The move by the government was widely condemned. Rajdeep Sardesai, a celebrated TV journalist, of Headlines Today, said the circular was probably a trial balloon floated by the Modi government to crack down on journalists writing against the establishment. He said all news organisations should come together and probably form a watch dog to prevent fake news from being propagated.

“Make no mistake: this is a breathtaking assault on mainstream media,” Shekhar Gupta, a prominent journalist, wrote on Twitter before the amendment was withdrawn.

Veteran journalist H K Dua observed, “The press release is totally bogus and it has dangerous connotations. That means, the government wants to control the press. Who decides what is true and what is not true? The I&B ministry will decide what is true and not true? Maximum lies are planted by the government in the media…” Dua was editor-in-chief of national dailies, such as The Hindustan Times, Indian Express and The Tribune.

What is fake news?

Unlike inaccurate reporting where the reporters are taken to task by respective media organisations or by the Press Council of India or the courts through defamation laws, fake news is purposefully crafted by vested interests with a view to mislead.

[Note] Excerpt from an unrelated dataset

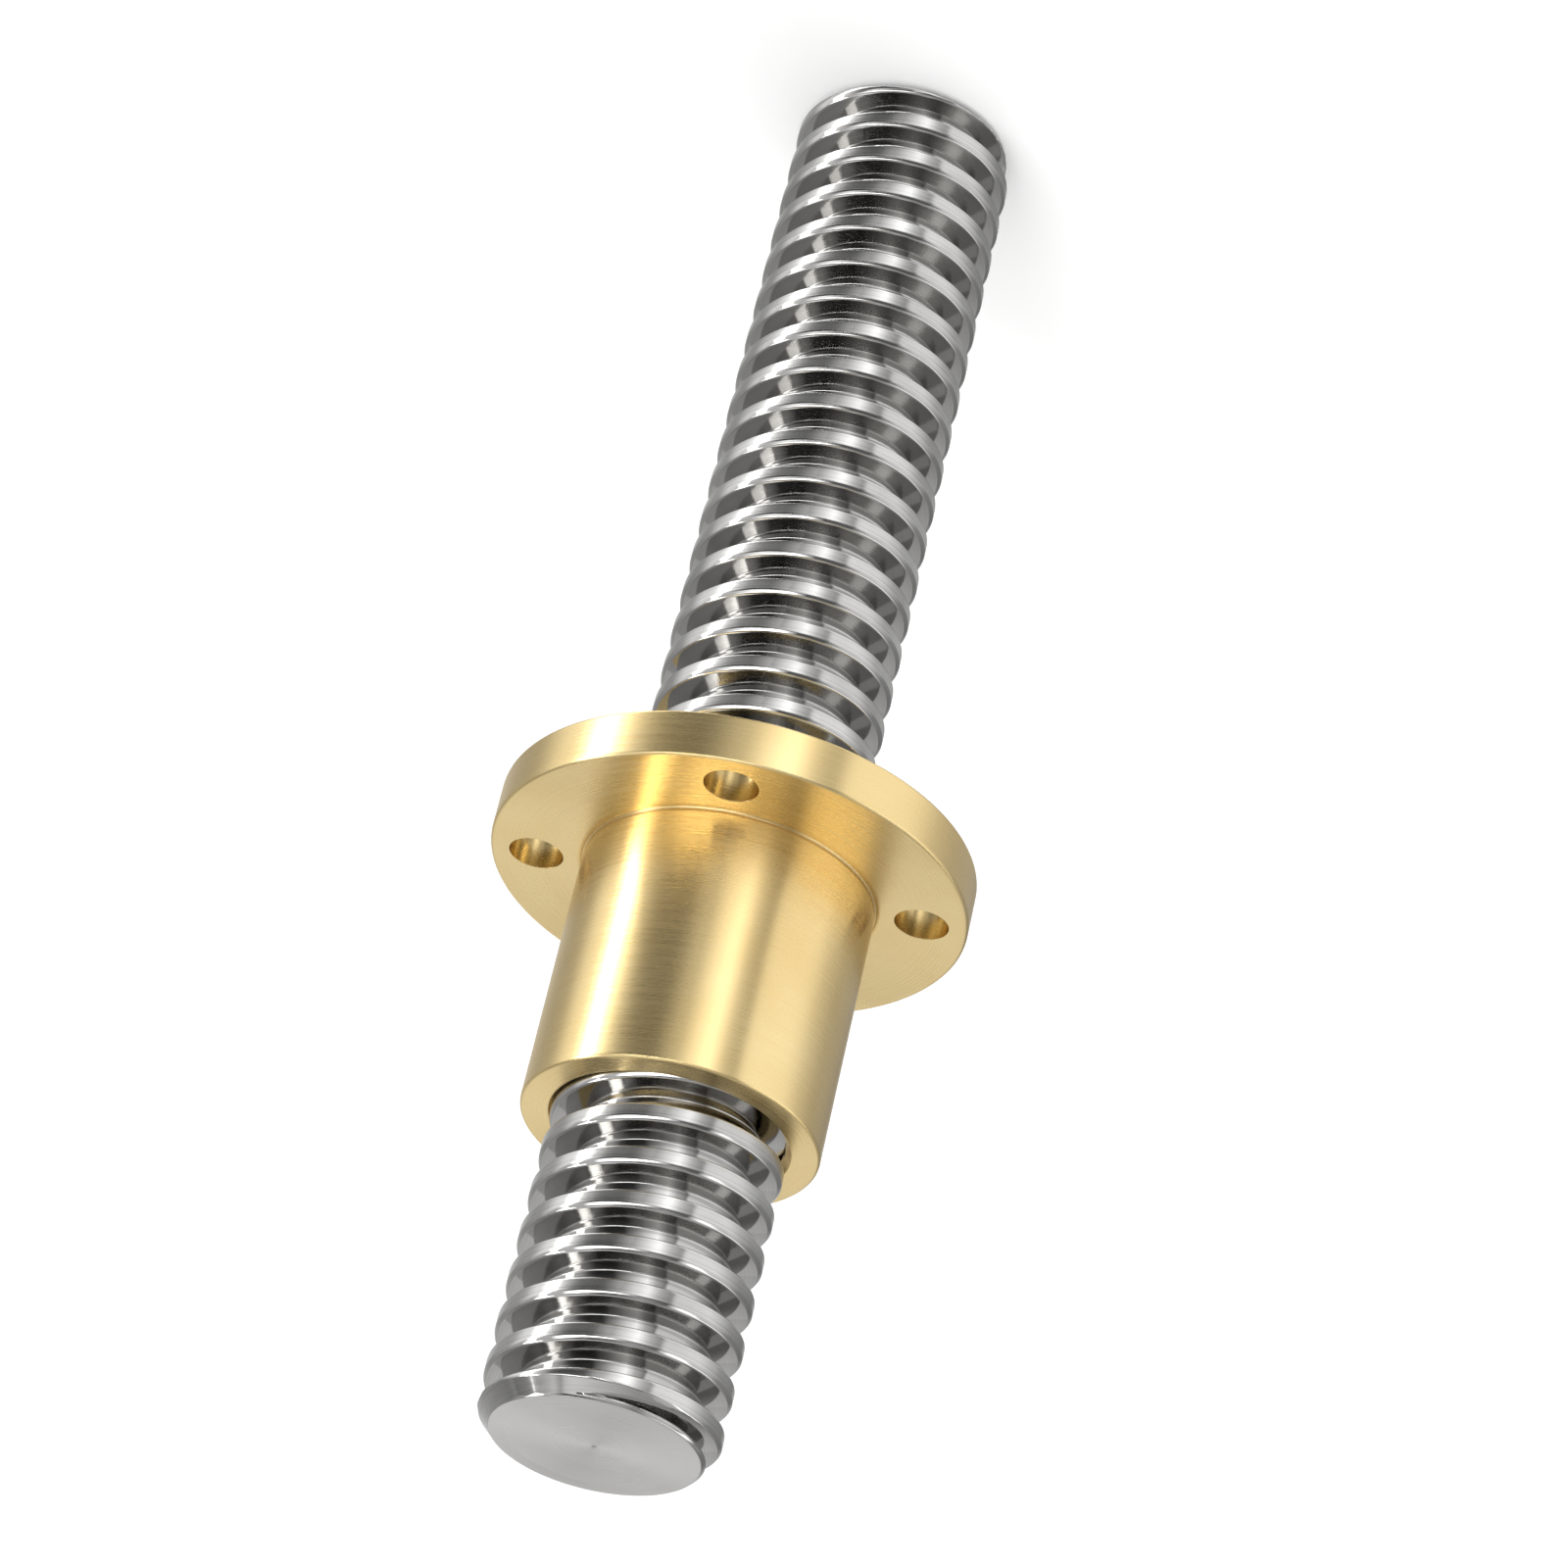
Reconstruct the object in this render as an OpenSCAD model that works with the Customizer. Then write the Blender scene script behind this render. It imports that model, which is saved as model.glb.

While there is no dearth of examples of fakes on India’s social networking sites, one that stands out is a message claiming that UNESCO had named India’s Jana Gana Mana as the best anthem in the world, which began circulating on Facebook in March 2016. This rumour was a reiteration of one that originated in 2008, when it was widely shared via e-mail. The UN body in question has never declared anything of this sort, involving India or on any other country.

Not the first time

This is the second time the Modi government has blinked on a media-related issue. The first was in November 2016 when the ministry put on hold its order to shut down NDTV India for a day in the face of a strong and united opposition by the media.

Much like Narendra Modi, the Rajiv Gandhi government had to withdraw the Defamation Bill in 1988. The Bill was criticised as an instrument for bludgeoning free speech by the government. The then Prime Minister Rajiv Gandhi intervened to withdraw the Bill 30 years ago.

Smacks of emergency

Worse the Modi government’s proposed decree drew criticism from the Vishwa Hindu Parishad (VHP), an affiliate of the Rashtriya Swayemsevak Sangh (RSS), the ideological mentor of the ruling  Bharatiya Janata Party (BJP).

It condemned the Centre’s move to amend the guidelines for accreditation of journalists in case of fake news, saying that the step amounted to an ‘’undeclared emergency”. Stating that the media was the fourth pillar of democracy, VHP international working president, Pravin Togadia, said curtailing their voices in any name was dangerous to citizen’s rights.

The Opposition parties may revel in the Government’s discomfiture. But blaming the opposition for the government’s failure is a stale, overused and repetitive tactic, which is cutting no ice with the people. In the past several weeks the Modi government has faced farmers’ protests over minimum support price, students’ ire over the leakage of question papers before exams conducted by the Central Board of Secondary Examination, Dalit anger over the dilution of the Scheduled Castes & Scheduled Tribes (Prevention of Atrocities) Act, and so on.

One wonders, whether the Modi government is losing its sync with reality ahead of the 2019 General Elections

It cannot be denied that the decree on Monday gave much-needed spin-off for the headlines-conscious government from the furore over events, such as non-functioning of the Parliament.

Though Modi had ordered the withdrawal of the decree, was he not aware of it in the first place? Many believe so. Even Arun Shourie, former union minister and one-time admirer of Modi told a private TV channel: “How can it be? When not a leaf moves but by his will. … You think that such a far reaching order could have been drafted without the PMO.”

Often bogged down by legislation and rules, which muzzle the freedom of the media, India has never ever fared well in the World Press Freedom Index. But now it is not only the media in India but freedom of expression, an essential feature of democracy, that will face increasing challenges in the days to come.